**Brief**
Find the word "parts" in the material below and gather every line that contains it.

## begin Data segment

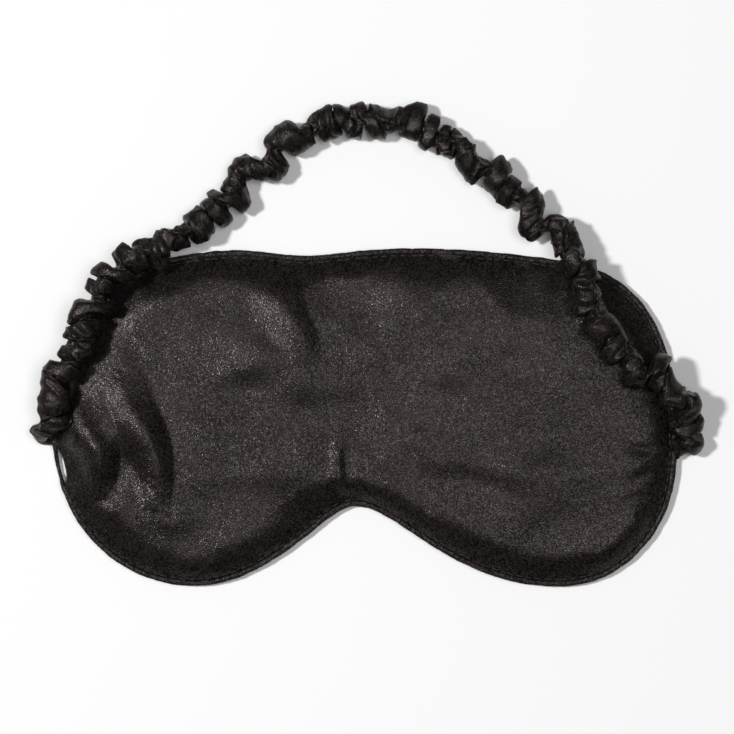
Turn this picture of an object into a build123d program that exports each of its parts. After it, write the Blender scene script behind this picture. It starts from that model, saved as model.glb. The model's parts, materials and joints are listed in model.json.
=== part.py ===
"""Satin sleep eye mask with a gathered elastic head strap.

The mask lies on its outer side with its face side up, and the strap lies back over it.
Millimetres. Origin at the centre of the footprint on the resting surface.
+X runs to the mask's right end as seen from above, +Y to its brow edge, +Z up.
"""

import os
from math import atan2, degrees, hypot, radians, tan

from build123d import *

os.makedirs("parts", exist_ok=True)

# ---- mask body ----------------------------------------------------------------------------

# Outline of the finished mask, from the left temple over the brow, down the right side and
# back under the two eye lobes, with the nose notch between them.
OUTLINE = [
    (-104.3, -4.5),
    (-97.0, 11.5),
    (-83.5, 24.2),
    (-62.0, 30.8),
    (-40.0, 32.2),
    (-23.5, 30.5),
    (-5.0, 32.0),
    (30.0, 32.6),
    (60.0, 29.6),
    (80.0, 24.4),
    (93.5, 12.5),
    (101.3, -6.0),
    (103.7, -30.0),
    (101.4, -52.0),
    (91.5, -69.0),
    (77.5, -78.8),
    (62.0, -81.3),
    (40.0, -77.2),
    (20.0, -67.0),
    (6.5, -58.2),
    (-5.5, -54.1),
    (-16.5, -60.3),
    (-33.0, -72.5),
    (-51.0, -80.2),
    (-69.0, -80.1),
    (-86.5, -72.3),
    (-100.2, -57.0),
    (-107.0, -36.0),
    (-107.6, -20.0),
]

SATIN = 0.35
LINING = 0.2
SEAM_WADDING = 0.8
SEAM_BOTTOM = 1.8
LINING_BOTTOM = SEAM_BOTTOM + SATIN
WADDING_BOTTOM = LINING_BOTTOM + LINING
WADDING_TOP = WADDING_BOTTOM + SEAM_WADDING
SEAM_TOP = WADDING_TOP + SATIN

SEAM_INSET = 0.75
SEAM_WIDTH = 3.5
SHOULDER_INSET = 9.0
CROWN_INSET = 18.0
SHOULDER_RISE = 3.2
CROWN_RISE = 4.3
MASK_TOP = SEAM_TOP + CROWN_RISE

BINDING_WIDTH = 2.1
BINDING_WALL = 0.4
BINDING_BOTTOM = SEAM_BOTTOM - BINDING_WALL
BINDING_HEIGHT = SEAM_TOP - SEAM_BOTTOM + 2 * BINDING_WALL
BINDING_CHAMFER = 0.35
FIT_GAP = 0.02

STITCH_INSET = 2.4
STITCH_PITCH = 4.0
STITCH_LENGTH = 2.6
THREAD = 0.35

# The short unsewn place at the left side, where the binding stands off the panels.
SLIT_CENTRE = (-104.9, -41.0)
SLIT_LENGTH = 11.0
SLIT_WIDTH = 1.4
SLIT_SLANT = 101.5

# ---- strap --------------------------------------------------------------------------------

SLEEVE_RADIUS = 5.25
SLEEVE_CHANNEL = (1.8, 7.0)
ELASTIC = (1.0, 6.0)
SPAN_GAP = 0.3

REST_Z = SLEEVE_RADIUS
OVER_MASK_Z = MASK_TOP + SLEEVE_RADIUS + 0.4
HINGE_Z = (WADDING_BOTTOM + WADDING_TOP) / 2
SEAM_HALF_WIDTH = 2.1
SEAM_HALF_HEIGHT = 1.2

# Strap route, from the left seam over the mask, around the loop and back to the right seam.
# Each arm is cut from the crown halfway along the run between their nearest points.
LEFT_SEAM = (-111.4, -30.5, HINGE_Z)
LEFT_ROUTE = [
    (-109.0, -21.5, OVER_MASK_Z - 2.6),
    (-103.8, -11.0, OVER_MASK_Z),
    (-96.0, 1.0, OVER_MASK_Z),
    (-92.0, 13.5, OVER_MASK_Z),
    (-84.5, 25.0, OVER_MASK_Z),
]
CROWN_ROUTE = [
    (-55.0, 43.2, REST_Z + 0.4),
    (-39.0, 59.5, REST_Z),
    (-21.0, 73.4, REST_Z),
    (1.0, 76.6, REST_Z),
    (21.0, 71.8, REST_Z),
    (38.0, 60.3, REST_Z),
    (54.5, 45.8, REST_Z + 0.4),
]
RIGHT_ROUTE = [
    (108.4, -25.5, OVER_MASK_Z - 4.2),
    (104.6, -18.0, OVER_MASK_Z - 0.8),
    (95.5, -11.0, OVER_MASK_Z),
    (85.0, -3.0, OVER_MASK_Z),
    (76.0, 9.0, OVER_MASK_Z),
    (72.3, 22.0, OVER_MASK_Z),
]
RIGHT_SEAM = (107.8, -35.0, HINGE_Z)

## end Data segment

**Result of this exercise**
Turn this picture of an object into a build123d program that exports each of its parts. After it, write the Blender scene script behind this picture. It starts from that model, saved as model.glb. The model's parts, materials and joints are listed in model.json.
os.makedirs("parts", exist_ok=True)